Increasingly, the company is shifting focus to IT security systems. Cybersecurity is becoming more of a political and military threat which is why GD is taking the plunge into complex software and hardware solutions for military-grade security.
Based on market capitalization alone, GD is the fourth largest aerospace and defense company in America. The company is worth $42 billion while its closest competitors, The Boeing Company (BA), United Technologies (UTX), and Lockheed Martin (LMT) are all worth $78b, $74b, and $66b respectively.
There is long-term steady growth predicted for the market for the foreseeable future, according to a report by Deloitte. All regions are expected to expand their spend on defense systems and aircrafts (commercial or military) in the coming decades. Although the rate of growth is fairly subdued at low single-digits. South Korea, United Kingdom, United States, India, and the Middle East are considered the most attractive regions for American defense contractors. Even China increased its defense budget by 7% this year. These are perilous times with war raging in Syria, increasing tensions between the two Koreas, and a brewing war over the South China Sea. While a sudden outbreak of war is detrimental for the global economy, it’s unfortunately good for the defense sector.
The good thing about the defense sector is the long-term nature of their lucrative contracts. GD has an order backlog of over $85 billion which is nearly three times the revenue it earned in 2016.
The orders in backlog are spread out nearly evenly in all four sectors, with $13b for aerospace, 22b each for combat system and IT, and $26b for marine systems.
A key part of the business moat or competitive advantage is the company’s ability to deliver sophisticated weapons and invest in R&D for better defense products and intellectual property. Besides the Abrams and Stryker family of battle tanks, the company has a vast portfolio of complex and secretive weapons that are developed in-house and supplied to the country’s military.
The stable contracts ensure the sustainability of the business even when governments cut back on their defense spending. During the Global Financial Crisis of ‘08-’09, the government was too busy spending money on bailouts and propping up the financial system to bother with military spending. GD’s profits over the course of the crisis and during the following recession kept expanding at double digit percentages. In other words, the company makes money regardless of the state of the economy.
Considering the state of the industry and the size of its competitors, it’s surprising to learn that none of the other defense companies are on the Dividend Aristocrats Index. Goes to show how tightly the GD ship is run.
We’re back to applying the dividend discount model for this dividend aristocrat. To see if it’s worth buying despite the stock having tripled in the past decade.
So, here’s what we know about this stock’s dividend.
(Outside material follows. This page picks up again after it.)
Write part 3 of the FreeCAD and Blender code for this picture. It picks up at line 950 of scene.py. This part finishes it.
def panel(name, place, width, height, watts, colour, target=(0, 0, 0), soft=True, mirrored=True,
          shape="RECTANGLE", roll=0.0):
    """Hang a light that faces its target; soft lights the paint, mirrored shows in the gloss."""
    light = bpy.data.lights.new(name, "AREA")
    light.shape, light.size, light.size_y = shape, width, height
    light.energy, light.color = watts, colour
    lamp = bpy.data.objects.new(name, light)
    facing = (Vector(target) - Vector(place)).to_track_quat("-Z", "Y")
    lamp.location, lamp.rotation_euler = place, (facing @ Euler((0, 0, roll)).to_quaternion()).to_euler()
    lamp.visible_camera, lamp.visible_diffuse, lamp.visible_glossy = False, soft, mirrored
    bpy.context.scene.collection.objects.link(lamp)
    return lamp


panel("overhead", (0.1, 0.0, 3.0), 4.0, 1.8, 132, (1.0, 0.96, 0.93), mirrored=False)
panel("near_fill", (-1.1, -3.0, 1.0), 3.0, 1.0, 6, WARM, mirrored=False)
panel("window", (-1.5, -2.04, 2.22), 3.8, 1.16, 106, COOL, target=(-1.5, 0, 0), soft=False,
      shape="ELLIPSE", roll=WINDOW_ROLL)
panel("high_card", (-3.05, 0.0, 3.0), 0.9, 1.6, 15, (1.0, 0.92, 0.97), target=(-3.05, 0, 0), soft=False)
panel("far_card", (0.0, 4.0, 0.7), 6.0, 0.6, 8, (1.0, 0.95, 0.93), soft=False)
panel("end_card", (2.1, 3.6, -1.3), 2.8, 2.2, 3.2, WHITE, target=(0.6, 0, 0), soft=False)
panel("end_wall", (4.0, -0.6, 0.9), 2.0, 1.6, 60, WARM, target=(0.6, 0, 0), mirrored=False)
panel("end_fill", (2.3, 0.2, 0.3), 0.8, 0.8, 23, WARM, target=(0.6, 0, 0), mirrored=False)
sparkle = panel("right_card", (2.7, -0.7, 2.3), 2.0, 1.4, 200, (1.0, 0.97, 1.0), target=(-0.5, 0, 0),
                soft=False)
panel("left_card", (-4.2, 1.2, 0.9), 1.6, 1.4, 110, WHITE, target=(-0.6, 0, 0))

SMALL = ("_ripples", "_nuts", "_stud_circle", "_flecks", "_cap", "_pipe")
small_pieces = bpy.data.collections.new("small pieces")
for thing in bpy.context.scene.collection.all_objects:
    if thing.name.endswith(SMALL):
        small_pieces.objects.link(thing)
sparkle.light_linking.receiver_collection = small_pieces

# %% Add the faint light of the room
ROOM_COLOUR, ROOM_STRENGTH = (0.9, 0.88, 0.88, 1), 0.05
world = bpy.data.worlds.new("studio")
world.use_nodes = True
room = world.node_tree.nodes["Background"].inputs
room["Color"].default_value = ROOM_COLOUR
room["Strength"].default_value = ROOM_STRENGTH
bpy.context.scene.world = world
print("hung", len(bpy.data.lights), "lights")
Over the course of this year, the company will pay a dividend of $0.84 every quarter. Which means the dividend will add up to $3.36 over the course of twelve months.
The assumed growth rate in this dividend is the same as last year, 10.5%. However, we have assumed that the dividends will grow at a more reasonable 8% in perpetuity. The required rate of return on the stock, considering all its risks and cost of debt, could be close to 11%.
So, the dividend discount model for GD works out as follows:
Intrinsic Value = Dividend x (1+ growth rate)/ Required rate – Growth rate
= $3.36 x (1.08)/ 0.10 – 0.08
By this measure, the stocks seems overvalued. The stock is worth $121, while the market price right now is $200. This implies a 65% overvaluation.
GD is, no doubt, a well diversified company and a quality dividend paying stock. Its recent addition to the Dividend Aristocrats Index is indicative of the company’s ability to compound wealth.
Defense is also a significantly stable sector. Political upheaval and economic crises have no effect on the company’s earning power.
Nevertheless, the recent surge in stock price based on the growing enthusiasm for a defense spending boost by the Trump administration. This has made the stock overvalued. This is worth investment, just not at this price.